Aujourd'hui, les expertises de l'IRSN sont publiées chaque mois (sauf si l'ASN lui demande d'y surseoir), avant que la décision ne soit prise, et les organisations de la société civile, notamment les CLI regroupant les riverains de centrales, demandent à ce que cela continue.

Mais d'autres n'ont pas le même avis.

Si elle est très critique quant au projet de réforme, Virginie Neumayer, coordinatrice groupe CGT chez EDF, estime que l'ouverture à la société civile "a amené certaines déviances" et que certaines expertises ont été "instrumentalisées" par les opposants au nucléaire.

Gros chantier, quels moyens ?

En 2008, la Belgique avait été tentée de réunir ses deux entités sous un même chapeau, avant de renoncer, raconte Benoit De Boeck, ex-directeur général de Bel V, l'IRSN belge.

Outre un bénéfice incertain, la transition "risquait de créer des dégâts pendant des années et d'abord de faire fuir une partie des experts.
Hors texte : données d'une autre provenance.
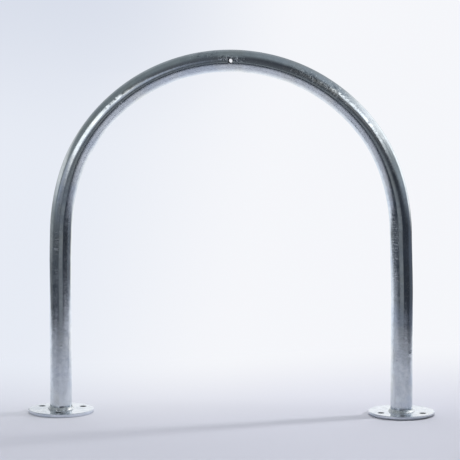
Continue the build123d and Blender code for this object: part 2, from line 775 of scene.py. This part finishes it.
ripple_width = 2.3 * MM
ripple_height = 0.24 * MM
ripple_bow = 1.6 * MM  # how far a ripple's middle lies off its ends, which makes it a crescent
ripple_wobble = 0.8
ripple_mean = 0.6  # taken off the ripples, so that they don't thicken the bead

# Painted shade in the bead's two seams, with the tube and with the flange: widths as shares of the bead's
# width, and strengths
leg_seam_width = 0.12
flange_seam_width = 0.10
flange_seam_strength = 0.6
seam_painted_shade = 0.7
lump_cover = 0.7  # how much of that painted shade a lump hides

# Where the arc stopped and left a lump: angle and half width in degrees, and size from 0 to 1
weld_lumps = {
    "left": [(258, 9, 0.9), (308, 14, 1.0), (214, 22, 0.6), (30, 12, 0.7), (118, 16, 0.8)],
    "right": [(300, 20, 1.0), (338, 8, 0.8), (232, 16, 0.5), (75, 14, 0.8), (160, 12, 0.7)],
}


def make_weld_bead(side):
    """A fillet of overlapping ripples round the foot of the leg, with lumps where the arc stopped."""
    shell = ShellMesh()
    centre = Vector((leg_centres[side], 0, flange_top))
    plain_size, uneven_size, lump_size = bead_size
    plain_swell, uneven_swell, lump_swell = bead_swell

    def place(row, column):
        share = row / (bead_rows - 1)
        angle = column * 2 * math.pi / bead_columns
        around = Vector((math.cos(angle), math.sin(angle), 0))
        spot = around * noise_circle + Vector((0, 0, bead_seeds[side]))
        lump = 0.0
        for lump_angle, half_width, size in weld_lumps[side]:
            away = (math.degrees(angle) - lump_angle + 180) % 360 - 180
            lump += size * hump(away, half_width)
        uneven_climb = noise.noise(spot * size_noise)
        uneven_reach = noise.noise(spot * size_noise + reach_shift)
        uneven_middle = noise.noise(spot * swell_noise + swell_shift)
        climb = weld_leg * (plain_size + uneven_size * uneven_climb + lump_size * lump)
        reach = weld_leg * (plain_size + uneven_size * uneven_reach + lump_size * lump)
        swell = plain_swell + uneven_swell * uneven_middle + lump_swell * lump
        curve = 4 * share * (1 - share)  # 1 in the bead's middle and 0 at its seams
        ripple_phase = (angle * tube_radius + ripple_bow * curve) / ripple_width
        ripple = abs(math.sin(math.pi * ripple_phase + ripple_wobble * noise.noise(spot * ripple_noise)))
        proud = (swell + ripple_height * (ripple - ripple_mean)) * curve
        slanted = proud * math.sqrt(0.5)  # its part outwards and its part upwards
        out = tube_radius + reach * share + slanted
        up = climb * (1 - share) + slanted
        point = centre + around * out + Vector((0, 0, up))
        seam = hump(share, leg_seam_width) + flange_seam_strength * hump(1 - share, flange_seam_width)
        # The third value is the painted shade in the seams
        return point, point.copy(), seam_painted_shade * seam * (1 - lump_cover * lump)

    rows = shell.sheet(range(bead_rows), bead_columns, place, set(), flip=True)
    root = []
    for column in range(bead_columns):
        angle = column * 2 * math.pi / bead_columns
        around = Vector((math.cos(angle), math.sin(angle), 0))
        point = centre + around * (tube_radius - bead_overlap)
        root.append(shell.add(point, point.copy()))
    shell.bridge(rows[-1], root, flip=True)
    shell.bridge(root, rows[0], flip=True)
    return shell.to_object(f"{side}_zinc_weld", weld_zinc)


hoop_tube = make_hoop_tube()
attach(hoop_tube, "root")
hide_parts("hoop_tube")
for side in leg_centres:
    flange = make_flange(side)
    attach(flange, "root")
    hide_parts(f"{side}_base_flange")
    bead = make_weld_bead(side)
    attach(bead, "root")
    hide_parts(f"{side}_weld_bead")


# Studio

# Colours of the floor, which is painted darker towards the right as painted shade, and of the glowing
# backdrop that it fades into, with painted light and shade: brighter to the right, dimmer in its far left
# corner
floor_grey = (0.55, 0.55, 0.61)
floor_shade_right = (0.45, 0.45, 0.495)
backdrop_shaded_corner = (0.69, 0.73, 0.825)
backdrop_left = (0.80, 0.835, 0.91)
backdrop_right = (0.915, 0.925, 0.96)

# Sizes and places of the floor and the backdrop
floor_half_width = 30.0
floor_shade_span = (0.15, 1.0)  # from the plain floor grey to the painted shade on its right, along X
backdrop_start = -0.35  # where the floor begins to lighten into the backdrop, along Y
backdrop_end = 0.70
backdrop_slant = (-0.35, 0.55)  # between these places along X, start and end move back by backdrop_shift
backdrop_shift = 0.30
backdrop_fan = 4.5  # how far in front of the hoop the backdrop's left-to-right shading fans out from
backdrop_sides = (-0.12, 0.0)  # the fan's slopes between which the backdrop brightens
backdrop_far = (-0.03, 0.08)  # from dimmest to undimmed, by nearness, which is 1 over the distance
backdrop_glare = 1.25  # how much brighter reflections see the backdrop
floor_reach = (1.5, 3.2)  # how far from the hoop the floor fades out on the other sides
paper_left = (-1.95, -1.4)  # the paper's left edge, from faded out to whole, along X
paper_slant = 0.22  # how fast that edge runs to the left towards the back
paper_right = (0.85, 1.7)  # its right edge, from whole to faded out
paper_front = (-1.65, -0.5)  # its front edge, along Y

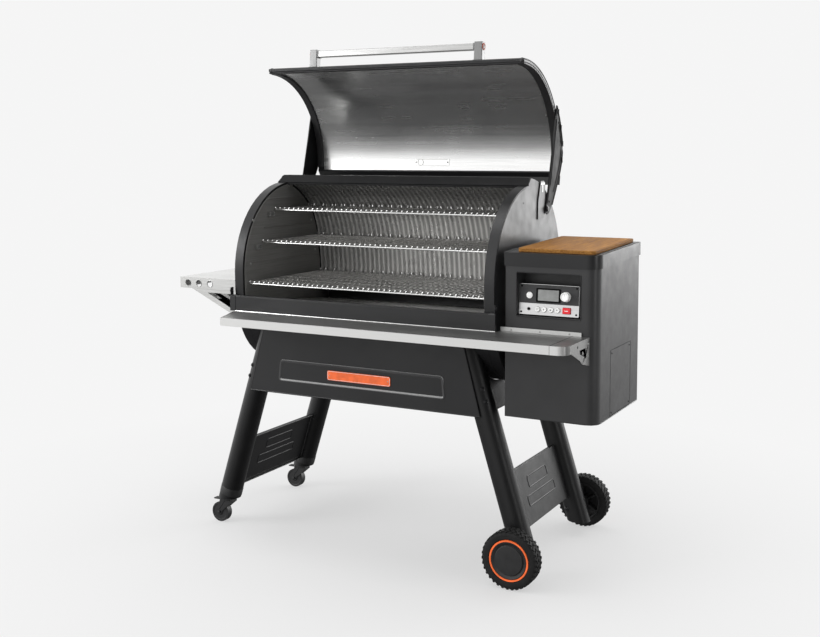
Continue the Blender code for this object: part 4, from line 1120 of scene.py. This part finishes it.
def add_tread(bm, centre, side):
    """Two staggered rows of slanted blocks, and short ribs on both shoulders."""
    axis = Vector((0, side, 0))
    for row, (middle, twist) in enumerate(((0.0165, 24.0), (WHEEL_WIDTH - 0.0165, -24.0))):
        slant = Matrix.Rotation(math.radians(twist * side), 4, "Z")
        low, high = span(side, middle - 0.0088, middle + 0.0088)
        for number in range(BLOCKS):
            angle = 2 * math.pi * (number + 0.5 * row) / BLOCKS
            turn = Matrix.Rotation(side * angle, 4, "Y")
            upright = (Matrix.Translation(centre) @ turn @ slant).inverted()
            place = Matrix.Translation(centre) @ turn @ Matrix.Translation((0, side * middle, 0)) \
                @ slant @ Matrix.Translation((0, -side * middle, 0))
            for vert in add_box(bm, (-0.0046, low, TREAD_R - 0.0012), (0.0046, high, BLOCK_R), place):
                if (upright @ vert.co).z > 0.086:
                    foot = centre + axis * (vert.co - centre).dot(axis)
                    vert.co += (foot - vert.co).normalized() * 0.0003
    for row, height in enumerate((0.0048, WHEEL_WIDTH - 0.0048)):
        low, high = span(side, height - 0.0030, height + 0.0030)
        for number in range(BLOCKS):
            angle = 2 * math.pi * (number + 0.25 + 0.5 * row) / BLOCKS
            turn = Matrix.Translation(centre) @ Matrix.Rotation(side * angle, 4, "Y")
            add_box(bm, (-0.0036, low, 0.0815), (0.0036, high, 0.0866), turn)


def tyre_details(name, body, centre, side):
    width = WHEEL_WIDTH
    axis = (0, side, 0)
    wall = [(0.0622, 0.0034), (0.0636, 0.0010), (0.0670, 0.0003), (0.0750, 0.0003), (0.0808, 0.0014),
            (0.0838, 0.0040)]
    tread = [(TREAD_R, 0.0074), (TREAD_R, width - 0.0074)]
    bead = [(0.0722, width - 0.0008), (0.0728, width - 0.0001), (0.0738, width - 0.0001),
            (0.0744, width - 0.0008)]
    bm = bmesh.new()
    add_turned(bm, wall + tread + [(r, width - h) for r, h in wall[::-1]], centre, axis, 72)
    add_turned(bm, bead, centre, axis, 72)
    add_tread(bm, centre, side)
    tyre = piece("tread_" + name, bm, RUBBER, body, edge=0.0006, sharp=50.0)
    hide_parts("tyre_" + name)


def big_wheel_details(name, side):
    """Treaded tyre, coloured ring, spoked hub face and axle cap of one big wheel."""
    body = "wheel_" + name
    centre = Vector((leg_x(WHEEL_R), LEG_Y[name] + side * (LEG_R + 0.0270), WHEEL_R))
    axis = (0, side, 0)
    width = WHEEL_WIDTH
    tyre_details(name, body, centre, side)
    bm = bmesh.new()
    ring = [(0.0562, width - 0.0034), (0.0566, width - 0.0006), (0.0612, width - 0.0004),
            (0.0620, width - 0.0036)]
    add_turned(bm, ring, centre, axis, 72)
    piece("wheel_ring_" + name, bm, ORANGE, body, sharp=60.0)
    bm = bmesh.new()
    whole = [(0.0088, 0.0020), (0.0200, 0.0020), (0.0205, 0.0300), (0.0560, 0.0300), (0.0565, 0.0020),
             (0.0620, 0.0020), (0.0620, width - 0.0032), (0.0562, width - 0.0028), (0.0545, width - 0.0012),
             (0.0500, width - 0.0026), (0.0462, width - 0.0042), (0.0446, width - 0.0042),
             (0.0436, width - 0.0010), (0.0420, width - 0.0004), (0.0088, width - 0.0002)]
    add_turned(bm, whole, centre, axis, 64)
    low, high = span(side, 0.0040, 0.0290)
    for number in range(6):
        turn = Matrix.Translation(centre) @ Matrix.Rotation(2 * math.pi * number / 6, 4, "Y")
        add_box(bm, (-0.0022, low, 0.0215), (0.0022, high, 0.0555), turn)
    hub = piece("hub_face_" + name, bm, PLASTIC, body, edge=0.0005, sharp=50.0)
    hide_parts("hub_" + name)
    bm = bmesh.new()
    cap = [(0.0, width - 0.0002), (0.0090, width - 0.0002), (0.0, width - 0.0016)]
    add_turned(bm, cap, centre, axis, 64)
    piece("axle_cap_" + name, bm, PLASTIC, body, sharp=50.0)


CASTER_R, CASTER_TRAIL, CASTER_LEG_Z = 0.034, 0.034, 0.090


def caster_details(name):
    """Swivel ring, fork ribs and axle nuts; grooved wheel faces; the lever's pad."""
    x = -leg_x(CASTER_LEG_Z)
    y = LEG_Y[name]
    axle = Vector((x - CASTER_TRAIL, y, CASTER_R))
    bm = bmesh.new()
    race = [(0.0135, 0.0845), (0.0215, 0.0845), (0.0225, 0.0862), (0.0215, 0.0882), (0.0135, 0.0884)]
    add_turned(bm, race, (x, y, 0.0), UP, 32)
    for across in SIDES:
        add_screw(bm, axle + Vector((0.0, across * 0.0186, 0.0)), (0, across, 0), 0.0052, 0.0024, False)
        rib = [(0.0120, 0.0800), (-0.0120, 0.0780), (-CASTER_TRAIL - 0.0020, 0.0440)]
        add_sweep(bm, [(x + u, y + across * 0.0156, v) for u, v in rib], circle(0.0016, 6), up=(0, 1, 0))
    piece("caster_fittings_" + name, bm, PLASTIC, "caster_" + name, sharp=50.0)
    bm = bmesh.new()
    for across in SIDES:
        face = [(0.0295, 0.0108), (0.0290, 0.0116), (0.0262, 0.0116), (0.0255, 0.0108)]
        add_turned(bm, face, axle, (0, across, 0), 40)
        hub = [(0.0060, 0.0108), (0.0064, 0.0120), (0.0110, 0.0118), (0.0125, 0.0108)]
        add_turned(bm, hub, axle, (0, across, 0), 32)
    piece("caster_rings_" + name, bm, PLASTIC, "caster_wheel_" + name, sharp=50.0)
    bm = bmesh.new()
    start = x - CASTER_TRAIL - 0.0275
    for step in range(4):
        at = start + 0.0030 + 0.0045 * step
        add_box(bm, (at - 0.0010, y - 0.0080, 0.0797), (at + 0.0010, y + 0.0080, 0.0806))
    piece("lever_ribs_" + name, bm, PLASTIC, "brake_lever_" + name, edge=0.0003)


# ---------------------------------------------------------------- camera and light

def camera():
    cam = bpy.data.objects.new("camera", bpy.data.cameras.new("camera"))
    bpy.context.scene.collection.objects.link(cam)
    cam.data.lens = 49.10
    cam.data.sensor_width = 36.0
    cam.data.shift_y = -0.102
    cam.location = (1.7582, -3.2314, 1.2729)
    azimuth, down = math.radians(28.0914), math.radians(4.1476)
    level = math.cos(down)
    aim = Vector((-math.sin(azimuth) * level, math.cos(azimuth) * level, -math.sin(down)))
    cam.rotation_euler = aim.to_track_quat("-Z", "Y").to_euler()
    bpy.context.scene.camera = cam


def area_light(name, place, aim, size, power):
    data = bpy.data.lights.new(name, "AREA")
    data.shape = "RECTANGLE"
    data.size, data.size_y = size
    data.energy = power
    lamp = bpy.data.objects.new(name, data)
    lamp.location = place
    lamp.rotation_euler = (Vector(aim) - Vector(place)).to_track_quat("-Z", "Y").to_euler()
    lamp.visible_camera = False
    bpy.context.scene.collection.objects.link(lamp)


DARK_SIDE = (0.88, -0.47, 0.0)    # direction of the dark side of the room
PAPER = 0.915                     # brightness of the pale background
GLOW = 1.5                        # brightest part of the room, at eye level
ROOM = ((0.00, 0.05), (0.22, 0.08), (0.36, 0.25), (0.405, 0.40), (0.455, 0.85), (0.50, 1.0), (0.62, 0.80),
        (1.00, 0.62))             # (height from straight down to straight up, share of GLOW)


def world():
    """Pale paper behind; for light and reflections, a room that is brightest at eye level."""
    made = bpy.data.worlds.new("studio")
    made.use_nodes = True
    tree = made.node_tree
    sky = tree.nodes["Background"]
    toward = node(tree, "TexCoord").outputs["Generated"]
    height = node(tree, "SeparateXYZ", {0: toward}).outputs[2]
    level = spread(tree, height, 0.0, 1.0, -1.0, 1.0)
    ramp = node(tree, "ValToRGB", {"Fac": level})
    stops = ramp.color_ramp.elements
    stops[0].position, stops[1].position = ROOM[0][0], ROOM[-1][0]
    for place, _ in ROOM[1:-1]:
        stops.new(place)
    for stop, (_, share) in zip(stops, ROOM):
        stop.color = (share, share, share, 1.0)
    room = math_of(tree, "MULTIPLY", ramp.outputs["Color"], GLOW)
    facing = node(tree, "VectorMath", {0: toward, 1: DARK_SIDE}, operation="DOT_PRODUCT").outputs["Value"]
    room = math_of(tree, "MULTIPLY", room, spread(tree, facing, 1.0, 0.10, 0.50, 0.86))
    seen = node(tree, "LightPath").outputs["Is Camera Ray"]
    strength = node(tree, "Mix", {"Factor": seen, "A": room, "B": PAPER}, data_type="FLOAT")
    tree.links.new(strength.outputs["Result"], sky.inputs["Strength"])
    sky.inputs["Color"].default_value = (1.0, 1.0, 1.0, 1.0)
    bpy.context.scene.world = made


def floor():
    """Pale paper that takes soft shadows near the grill and fades into the background further out."""
    bm = bmesh.new()
    bmesh.ops.create_circle(bm, cap_ends=True, segments=64, radius=60.0)
    mesh = bpy.data.meshes.new("floor")
    bm.to_mesh(mesh)
    bm.free()
    made = bpy.data.objects.new("floor", mesh)
    made.location = (0.0, 0.0, -0.0005)
    mat, tree, shader = shader_of("floor_paper", (0.62, 0.62, 0.62), 0.9, Specular_IOR_Level=0.1)
    add_bump(tree, shader, (noise_of(tree, 300.0), 0.0001))
    place = node(tree, "TexCoord").outputs["Object"]
    far = node(tree, "VectorMath", {0: place}, operation="LENGTH").outputs["Value"]
    blend = spread(tree, far, 0.50, 1.0, 0.4, 2.0)
    glow = node(tree, "Emission", {"Color": (PAPER, PAPER, PAPER, 1.0), "Strength": 1.0}).outputs[0]
    mixed = node(tree, "MixShader", {0: blend, 1: shader.outputs[0], 2: glow}).outputs[0]
    tree.links.new(mixed, tree.nodes["Material Output"].inputs["Surface"])
    mesh.materials.append(mat)
    made.visible_glossy = False
    bpy.context.scene.collection.objects.link(made)


def studio():
    bpy.context.scene.view_settings.view_transform = "Standard"
    world()
    floor()
    area_light("softbox_top", (0.1, -0.8, 4.2), (0.0, 0.0, 0.8), (2.6, 1.0), 36.0)
    area_light("softbox_left", (-3.2, -2.6, 2.3), (-0.1, 0.0, 0.9), (1.6, 1.6), 60.0)
    area_light("strip_right", (3.4, -1.1, 0.80), (0.7, -0.2, 0.9), (0.16, 0.60), 9.0)
    area_light("softbox_right", (2.2, 4.0, 1.5), (0.6, 0.0, 0.8), (2.6, 1.8), 58.0)


camera()
studio()
dress_all()
lid_details()
chamber_details()
panel_details()
hopper_details()
access_gap_shade()
shelf_details()
stand_details()
for name, side in PLACES:
    big_wheel_details(name, side)
    caster_details(name)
Or perdre des experts peut aller vite, en recruter peut prendre des années".

Déjà l'IRSN évoque des difficultés à recruter même si les salaires devraient être revalorisés. Tout le monde s'accorde en tout cas à appeler à donner plus de moyens à la sûreté, face à "un mur de dossiers" à traiter (prolongement des centrales, nouveaux EPR...).